#122 Targets

Directed by Peter Bogdanovich

Year 1968

“I know how people think of me these days. Old-fashioned, outmoded. You can’t change a lifetime with one picture.”

On the Macro, Targets shows the transition from classic Horror to modern real-world terrors by placing two stories on an eventual collision course. The aging Hollywood horror icon – Boris Karloff essentially playing himself – looks back on and deconstructs his career while a troubled gun enthusiast looks to practice on actual humans. The scenes with Karloff are formal, cleverly written and classically composed. The scenes with the sniper are documentary style, with most dialogue coming from radios and television. They’re patient and breathe, which creates the tension (and a certain amount of boredom.) Because there’s no psychological analysis, the sniper isn’t a very interesting character to follow. Karloff is entrancingly charismatic, but the sniper is carelessly dangerous.
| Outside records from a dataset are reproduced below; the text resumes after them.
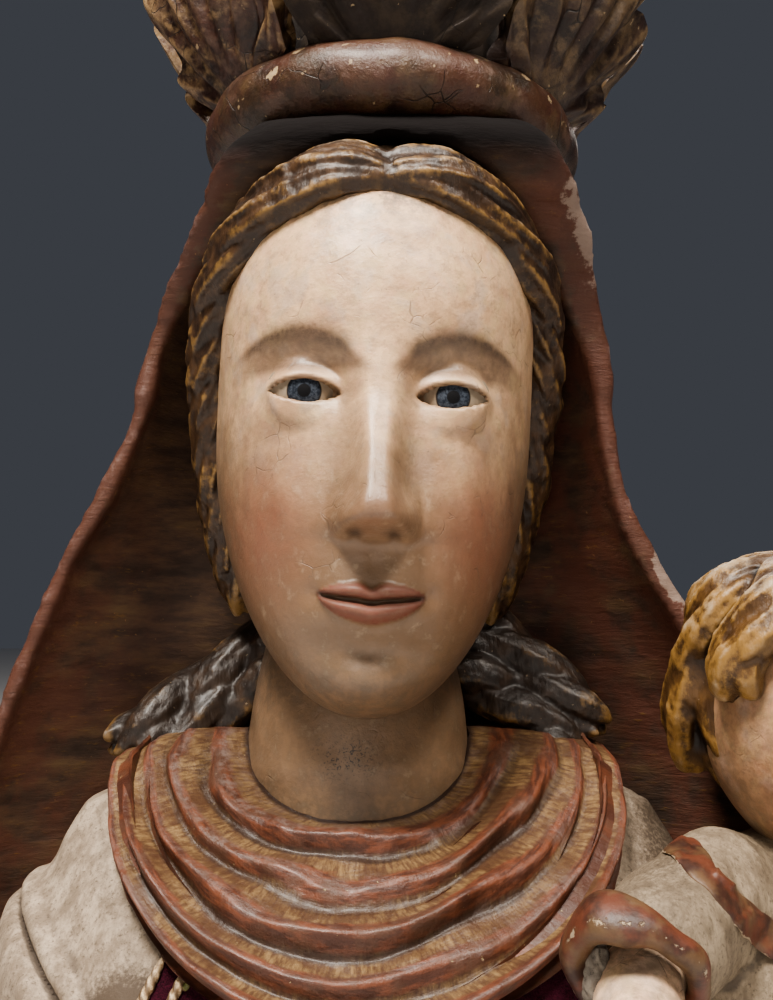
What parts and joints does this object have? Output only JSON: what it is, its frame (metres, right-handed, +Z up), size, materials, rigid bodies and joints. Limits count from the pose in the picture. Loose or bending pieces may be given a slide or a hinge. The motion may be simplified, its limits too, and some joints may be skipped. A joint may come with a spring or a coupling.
{
  "type": "wooden saint statue",
  "caption": "Bust of a crowned wooden saint under a long veil, with a ridged collar, a cloth panel on the chest and a small child held at one side, cut flat below.",
  "frame": {"origin": "on the flat underside, midway across the saint's shoulders and under the neck", "axes": "+Z up, -Y the way the face looks, +X towards the child"},
  "size_m": [0.2462, 0.1866, 0.297],
  "materials": {
    "painted_carving": "aged glossy flesh paint, worn red and gold on the veil and collar, chalky white dress",
    "crown_gilding": "red-brown bole and worn gold over chipped gesso, glossy",
    "child_paint": "aged paint: ochre gold hair, flesh, chalky robe with red-brown trims",
    "flesh_paint": "pale flesh paint with grey wear, satin",
    "velvet": "deep purple velvet with couched cream and gold cord"
  },
  "bodies": {
    "root": {"saint_figure": "painted_carving", "crown": "crown_gilding", "child_figure": "child_paint", "child_forearm": "flesh_paint", "velvet_panel": "velvet"}
  },
  "joints": []
}
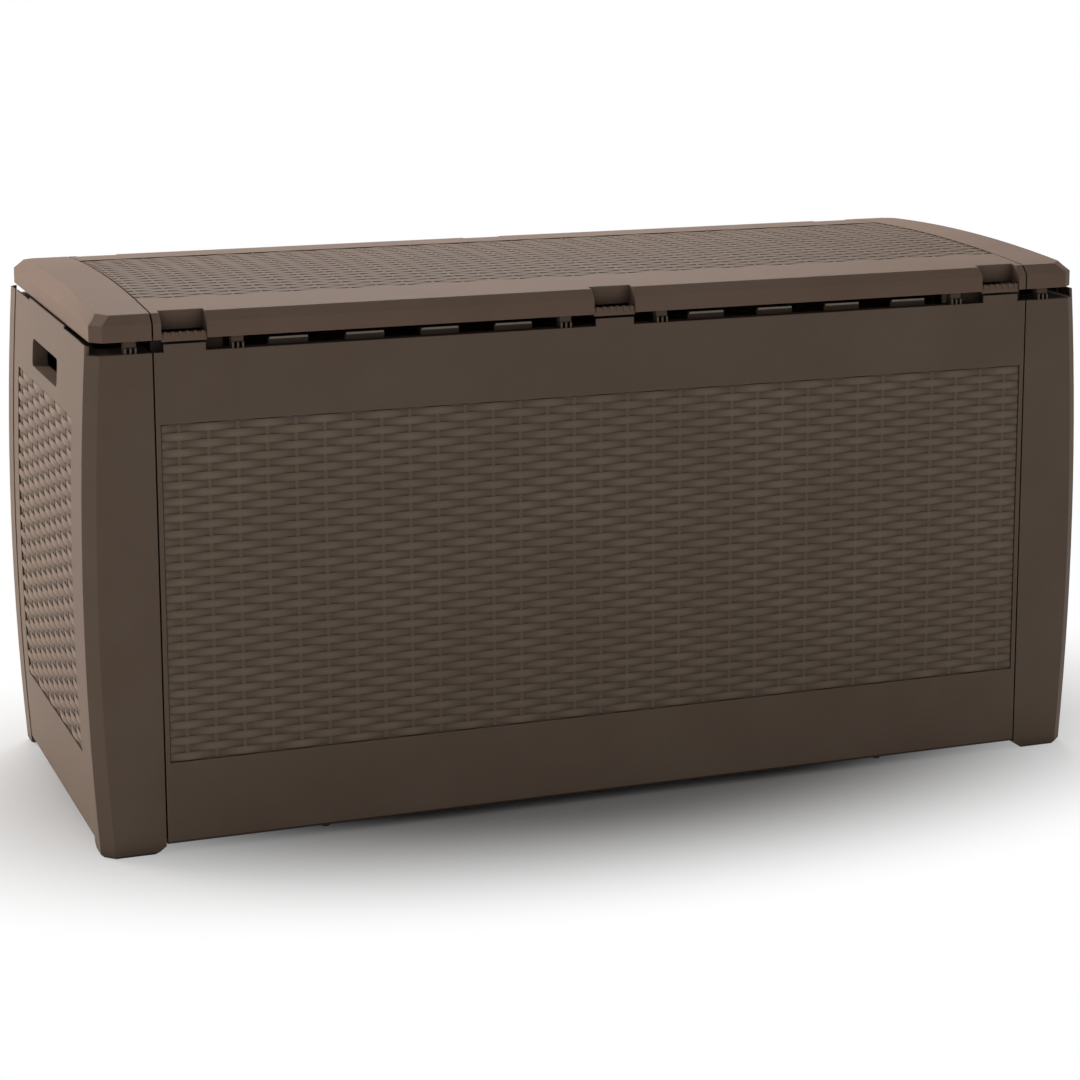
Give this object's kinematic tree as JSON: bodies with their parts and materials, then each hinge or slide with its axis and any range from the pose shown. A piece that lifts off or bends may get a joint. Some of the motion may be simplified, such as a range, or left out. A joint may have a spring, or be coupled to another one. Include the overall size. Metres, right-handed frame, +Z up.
{
  "type": "deck storage box",
  "caption": "Long resin storage box with woven-look panels, corner posts with feet, end hand holes and a hinged crowned lid.",
  "frame": {"origin": "on the ground under the middle of the box", "axes": "+X along the length to the right end, +Y to the hinged rear, +Z up"},
  "size_m": [1.2, 0.482, 0.601],
  "materials": {
    "resin": "satin",
    "liner_resin": "matte",
    "steel": "satin"
  },
  "bodies": {
    "box": {"floor_panel": "resin", "front_wall": "resin", "rear_wall": "resin", "left_end_wall": "resin", "right_end_wall": "resin", "front_left_post": "resin", "front_right_post": "resin", "rear_left_post": "resin", "rear_right_post": "resin", "edge_clips": "steel", "floor_screws": "steel", "wall_screws": "steel", "hinge_pin_left": "steel", "hinge_pin_centre": "steel", "hinge_pin_right": "steel"},
    "lid": {"lid_centre_panel": "resin", "lid_left_cap": "resin", "lid_right_cap": "resin", "lid_liner": "liner_resin", "lid_screws": "steel", "grip_strip_left": "resin", "grip_strip_centre": "resin", "grip_strip_right": "resin"}
  },
  "joints": [
    {"name": "lid_hinge", "type": "hinge", "parent": "box", "child": "lid", "pos_m": [0, 0.234, 0.562], "axis": [-1, 0, 0], "range_deg": [0, 105]}
  ]
}
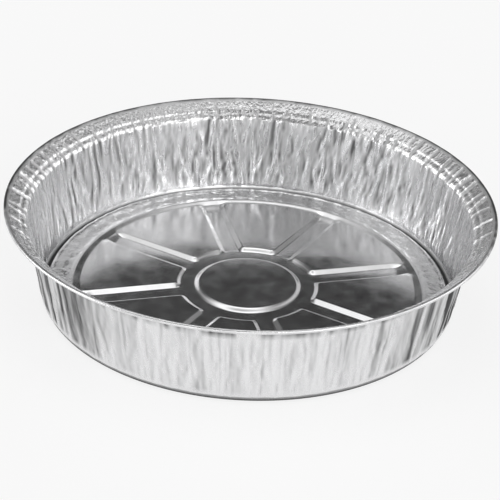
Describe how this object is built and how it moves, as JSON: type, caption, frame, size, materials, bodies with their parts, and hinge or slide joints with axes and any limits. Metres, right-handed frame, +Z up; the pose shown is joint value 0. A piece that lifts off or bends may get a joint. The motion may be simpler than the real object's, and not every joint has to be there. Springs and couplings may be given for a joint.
{
  "type": "foil pie tin",
  "caption": "Round pressed-foil pie tin with a pleated leaning wall, a sloping flange with a rolled edge, and a floor stiffened by a hub ring and spoke grooves.",
  "frame": {"origin": "centre of the foot ring, on the surface the tin stands on", "axes": "+Z up along the tin's axis, out of its mouth; +X to the right in the picture and +Y away from the camera"},
  "size_m": [0.23, 0.23, 0.0465],
  "materials": {
    "foil": "bright foil, finely crinkled on the wall and flange"
  },
  "bodies": {
    "root": {"tin": "foil"}
  },
  "joints": []
}
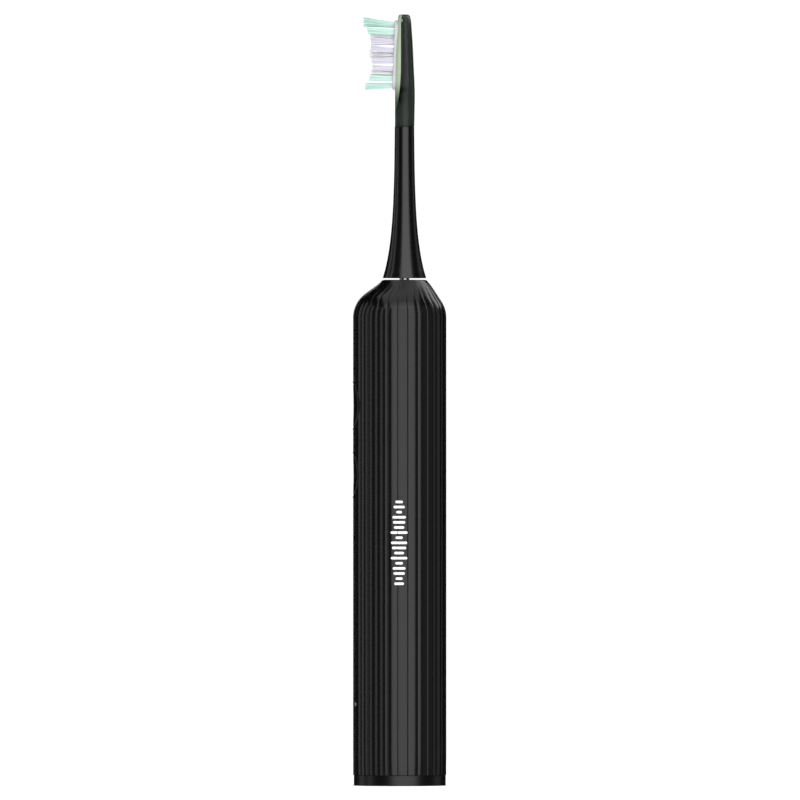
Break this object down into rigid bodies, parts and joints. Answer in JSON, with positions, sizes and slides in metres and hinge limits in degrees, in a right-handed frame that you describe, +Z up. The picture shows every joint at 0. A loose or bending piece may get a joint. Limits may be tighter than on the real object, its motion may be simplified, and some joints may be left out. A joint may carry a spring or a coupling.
{
  "type": "electric toothbrush",
  "caption": "Upright sonic toothbrush: fluted round handle with a flat base, press buttons and a charging socket, and a slim brush head that pulls up off the drive shaft.",
  "frame": {"origin": "centre of the base, on the surface that the handle stands on", "axes": "+Z up along the handle towards the brush head; -X is the front, the side that the bristles and the two buttons face; +Y completes a right-handed frame"},
  "size_m": [0.028, 0.028, 0.2304],
  "materials": {
    "shell": "satin moulded",
    "cap": "satin moulded",
    "button": "soft touch",
    "rubber": "matt",
    "sleeve": "semi-gloss",
    "smoke": "smoke tinted, translucent",
    "rim": "pale green, translucent",
    "plate": "milky translucent",
    "green_bristle": "nylon filament",
    "white_bristle": "nylon filament",
    "lavender_bristle": "nylon filament",
    "steel": "ground",
    "can": "nickel plated",
    "nickel": "plain strip",
    "magnet": "coated",
    "copper": "copper and sintered bronze",
    "board": "solder mask",
    "chip": "moulded",
    "led": "clear epoxy",
    "frame": "natural moulded",
    "cell": "plastic wrapped can",
    "foam": "foam",
    "clear": "clear",
    "red_wire": "insulation",
    "black_wire": "insulation"
  },
  "bodies": {
    "handle": {"handle_shell": "shell", "base_cap": "cap", "base_seal_ring": "rubber", "coil_bobbin": "frame", "charging_coil": "copper", "coil_lead_left": "red_wire", "coil_lead_right": "black_wire", "inner_frame": "frame", "circuit_board": "board", "microcontroller": "chip", "charge_controller": "chip", "button_membrane": "rubber", "battery_light_guide": "clear", "battery_led_bar": "led", "battery_tab_lower": "nickel", "battery_tab_upper": "nickel", "motor_mount_boot": "rubber", "board_screw_lower": "steel", "board_screw_upper": "steel", "power_switch": "chip", "mode_switch": "chip", "battery_pad": "foam", "battery_cell": "cell", "motor_can": "can", "motor_front_plate": "can", "motor_rear_plate": "can", "front_bearing": "copper", "rear_bearing": "copper", "stator_core": "magnet", "motor_coil": "copper", "seal_clamp_ring": "frame", "shaft_seal": "rubber", "motor_lead_left": "red_wire", "motor_lead_right": "black_wire", "motor_screw_left": "steel", "motor_screw_right": "steel"},
    "power_button": {"power_button": "button", "power_plunger": "frame"},
    "mode_button": {"mode_button": "button", "mode_plunger": "frame"},
    "drive_rotor": {"drive_shaft": "steel", "rotor_hub": "steel", "rotor_magnet_front": "magnet", "rotor_magnet_back": "magnet"},
    "brush_head": {"neck_sleeve": "sleeve", "coupling_insert": "frame", "shaft_clip": "steel", "head_stem": "smoke", "head_front_frame": "rim", "bristle_plate": "plate", "green_tufts_tip": "green_bristle", "white_tufts_upper": "white_bristle", "lavender_tufts_upper": "lavender_bristle", "white_tufts_middle": "white_bristle", "lavender_tufts_lower": "lavender_bristle", "white_tufts_lower": "white_bristle", "green_tufts_heel": "green_bristle"}
  },
  "joints": [
    {"name": "power_button_press", "type": "slide", "parent": "handle", "child": "power_button", "axis": [1, 0, 0], "range_m": [0, 0.0004], "stiffness_N_per_m": 1000},
    {"name": "mode_button_press", "type": "slide", "parent": "handle", "child": "mode_button", "axis": [1, 0, 0], "range_m": [0, 0.0004], "stiffness_N_per_m": 1000},
    {"name": "shaft_oscillation", "type": "hinge", "parent": "handle", "child": "drive_rotor", "pos_m": [0.0014, 0, 0.13], "axis": [0, 0, 1], "range_deg": [-6, 6], "stiffness_Nm_per_rad": 0.2},
    {"name": "head_pull_off", "type": "slide", "parent": "drive_rotor", "child": "brush_head", "axis": [0, 0, 1], "range_m": [0, 0.024]}
  ]
}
On the Micro, this is to Boris Karloff what The Shootist was to John Wayne. It takes a living legend and builds a story around that persona that lets you inside and lets the legend choose how he wants to cap off an astonishing career. I didn’t appreciate this nearly as much on my first viewing, but 50+ Karloff features, a career in television production, and my own decades of wisdom later, I loved the meta-ness of Orlok choosing to walk away right as he about to be offered the part of a lifetime. (“Anybody can walk through the special effects.”) Karloff doesn’t play the character as tired, but as over it all and he’s quite funny as he cuts through all the usual publicity and hype with a new sense of freedom.